Restrict the output to the lines below starting at the one that contains "Reconstruct the object" and ending at the one that contains "a longer batch.", and restate them word for word, both ends included.

Dataset items
- - - - - - -

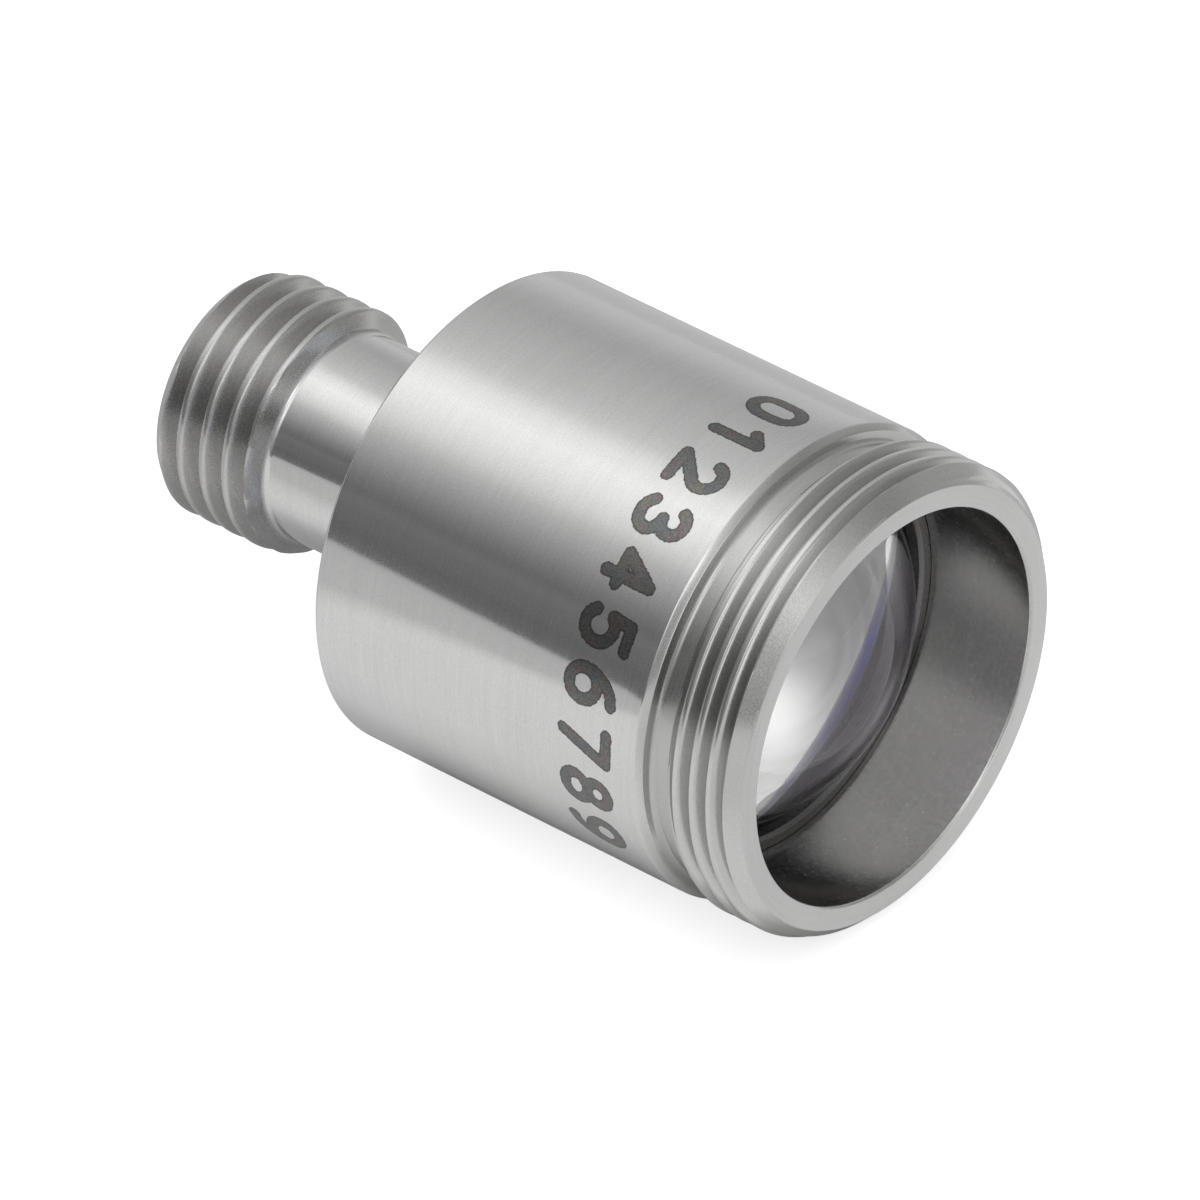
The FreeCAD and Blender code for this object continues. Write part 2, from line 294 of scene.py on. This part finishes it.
def newMaterial(name):
    material = bpy.data.materials.new(name)
    material.use_nodes = True
    tree = material.node_tree
    tree.nodes.clear()
    shader = addNode(tree, "ShaderNodeBsdfPrincipled")
    addNode(tree, "ShaderNodeOutputMaterial", {"Surface": shader.outputs[0]})
    return material, tree, shader


steelFinishes = {
    "turned": {  # the grip, the neck and the flat faces
        "colour": (0.645, 0.645, 0.64, 1), "streaks": (0.56, 0.56, 0.555, 1),
        "roughness": 0.12, "roughnessSpread": 0.03, "anisotropy": 0.55,
        "lineSpacing": 0.045 * mm, "lineDepth": 0.08, "grainSize": 0.035 * mm, "grainDepth": 0.12},
    "threaded": {
        "colour": (0.61, 0.61, 0.6, 1), "streaks": (0.52, 0.52, 0.51, 1),
        "roughness": 0.2, "roughnessSpread": 0.05, "anisotropy": 0.4,
        "lineSpacing": 0.03 * mm, "lineDepth": 0.3, "grainSize": 0.035 * mm, "grainDepth": 0.15,
        # painted shade: the share of colour left at the bottom of the grooves
        "hollowShade": 0.8},
    "screwed": {  # the receptacle's thread
        "colour": (0.56, 0.555, 0.545, 1), "streaks": (0.45, 0.445, 0.435, 1),
        "roughness": 0.24, "roughnessSpread": 0.06, "anisotropy": 0.4,
        "lineSpacing": 0.03 * mm, "lineDepth": 0.3, "grainSize": 0.035 * mm, "grainDepth": 0.2},
    "bored": {
        "colour": (0.6, 0.595, 0.585, 1), "streaks": (0.51, 0.505, 0.495, 1),
        "roughness": 0.235, "roughnessSpread": 0.04, "anisotropy": 0.1,
        "lineSpacing": 0.06 * mm, "lineDepth": 0.01, "grainSize": 0.12 * mm, "grainDepth": 0.06},
    "faced": {  # the front face
        "colour": (0.61, 0.61, 0.605, 1), "streaks": (0.53, 0.53, 0.525, 1),
        "roughness": 0.3, "roughnessSpread": 0.03, "anisotropy": 0,
        "lineSpacing": 0.06 * mm, "lineDepth": 0.05, "grainSize": 0.035 * mm, "grainDepth": 0.25},
    "mottled": {  # the spigot's end, seen through the lens
        "colour": (0.7, 0.7, 0.69, 1), "streaks": (0.54, 0.54, 0.53, 1),
        "roughness": 0.15, "roughnessSpread": 0.03, "anisotropy": 0.2,
        "lineSpacing": 0.1 * mm, "lineDepth": 0.02, "grainSize": 0.3 * mm, "grainDepth": 0.1},
    # The chamfer behind the lens, with painted colours by degrees about the axis: a painted blue fringe in
    # place of the glass's colour fringe, with painted shade in its dark middle. Known
    # fault: nothing limits it towards the back, so the housing's rear face gets this finish too
    "lit": {
        "tints": {
            -60: (0.85, 0.87, 0.95), -50: (0.7, 0.72, 0.92), -47: (0.3, 0.3, 0.62), -44: (0.08, 0.08, 0.42),
            -41.5: (0.08, 0.08, 0.6), -39: (0.22, 0.24, 1), -37: (0.6, 0.65, 1), -34: (0.92, 0.95, 1)},
        "roughness": 0.5, "roughnessSpread": 0.03, "anisotropy": 0,
        "lineSpacing": 0.06 * mm, "lineDepth": 0.02, "grainSize": 0.035 * mm, "grainDepth": 0.1},
    # The retaining ring and the bores behind the lens: steel darkened as painted shade
    "dull": {  # the retaining ring and the bores behind the lens
        "colour": (0.18, 0.175, 0.172, 1), "streaks": (0.13, 0.127, 0.125, 1),
        "roughness": 0.3, "roughnessSpread": 0.05, "anisotropy": 0.3,
        "lineSpacing": 0.03 * mm, "lineDepth": 0.2, "grainSize": 0.035 * mm, "grainDepth": 0.1},
}
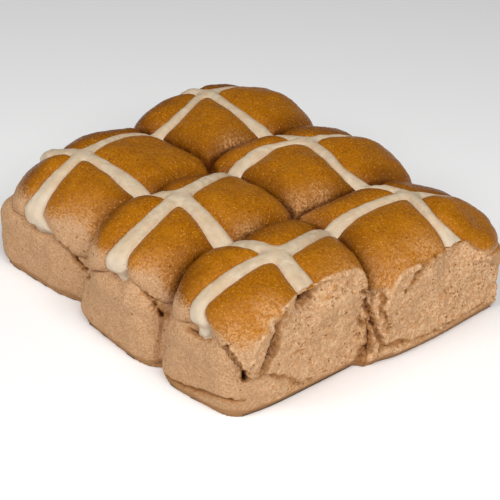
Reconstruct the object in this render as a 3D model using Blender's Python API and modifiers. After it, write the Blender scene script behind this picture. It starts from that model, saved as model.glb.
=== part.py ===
"""A batch of six hot cross buns, baked touching in a tray, with one end torn from a longer batch.

The bread is one solid: two rows of three dough pieces that grew into each other as they proved.
Each dough piece is two soft forms, the domed cap that was under the glaze and the pale body below
it, and the fold where the two meet shows on the sides that stood free.  The flour paste that was
piped over the batch in five lines is a second solid, set into a shallow bed in the crust.

Metres, +Z up.  X runs along the rows towards the torn end, Y across them, and the origin is in the
middle of the flat base.
"""

import math

import bmesh
import bpy
from mathutils import Matrix, Vector, noise
from mathutils.bvhtree import BVHTree

OBJECT = "hot_cross_bun_batch"
MM = 0.001

# Driving dimensions, in millimetres.
# Each dough piece: middle in plan, height of its crown and of its fold, degrees that it sits turned,
# which way its squarer, inner corners face, and how far its cap (reach) and its body (base) would go
# from the middle to -X, +X, -Y and +Y if no neighbour stopped them.
BUNS = {
    "a": dict(middle=(-66, 41), crown=56, fold=32, turn=2, inner=(1, -1),
              reach=(29, 48, 43, 40), base=(28, 48, 43, 39)),
    "b": dict(middle=(-60, -38), crown=54.5, fold=31, turn=3, inner=(1, 1),
              reach=(30, 50, 35.5, 48), base=(27, 52, 35, 60)),
    "c": dict(middle=(2, -34), crown=57, fold=32, turn=-3, inner=(0, 1),
              reach=(25, 39, 43, 43), base=(23, 40, 43, 52)),
    "d": dict(middle=(66, -35), crown=57, fold=33, turn=-2, inner=(-1, 1),
              reach=(33, 33, 42, 36), base=(31, 33, 40.5, 40)),
    "e": dict(middle=(-1, 42), crown=55.5, fold=32, turn=-1, inner=(0, -1),
              reach=(35, 48, 44, 40), base=(35, 48, 44, 40)),
    "f": dict(middle=(66, 41), crown=54, fold=32, turn=-2, inner=(-1, -1),
              reach=(37, 31, 53, 35), base=(37, 30, 53, 35)),
}
CENTRE = (-1.5, -2.2)   # moves the whole batch, so that the origin is in the middle of its base
CAP_SHIFT = (3, 1)      # the caps rose leaning a little towards +X and +Y
CAP_MIDDLE = 3          # height of a cap's widest part above its fold
CAP_DROP = 11           # how far a cap curls down from there before it turns under
CAP_PLAN = (2.6, 5.0)   # squareness of a cap seen from above, at its outer and its inner corners
CAP_SIDE = (2.05, 2.6)  # squareness of a cap seen from the side, likewise
BODY_MIDDLE = 14        # height of the widest part of a body
BODY_RISE = 22          # how far a body reaches above and below that, for a fold at FOLD
BODY_SPREAD = 0.5       # how much wider than its base a body is at its widest
BODY_PLAN = (6.0, 6.0)
BODY_SIDE = (4.5, 4.5)
FOLD = 32
# Along the free side (-Y) the fold isn't level: how far it is raised (over 0) or hangs (under 0),
# and how far the bodies stand back below it, against X.
SAG = [(-90, -1), (-66, -0.5), (-51, -0.5), (-40, -2), (-31, -5.5), (-18, -7.5), (-11, -6.5), (-7, -2),
       (-2, 0.5), (8, 4), (15, 5.3), (21, 5.6), (25, 3.8), (29, 0), (34, -4), (40, -5), (45, -4), (50, -0.5),
       (55, 1.5), (68, 5.5), (76, 5.5), (80, 4), (84, -2), (88, -9), (92, -12)]
SETBACK = [(-60, 0), (-40, 0), (-28, 2), (-14, 3), (-8, 2), (0, 0), (22, 0), (29, 1.5), (40, 2.5), (48, 0.5),
           (70, 0), (79, 1.5), (86, 4.5), (92, 6)]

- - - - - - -

• **Output**:
Reconstruct the object in this render as a 3D model using Blender's Python API and modifiers. After it, write the Blender scene script behind this picture. It starts from that model, saved as model.glb.
=== part.py ===
"""A batch of six hot cross buns, baked touching in a tray, with one end torn from a longer batch.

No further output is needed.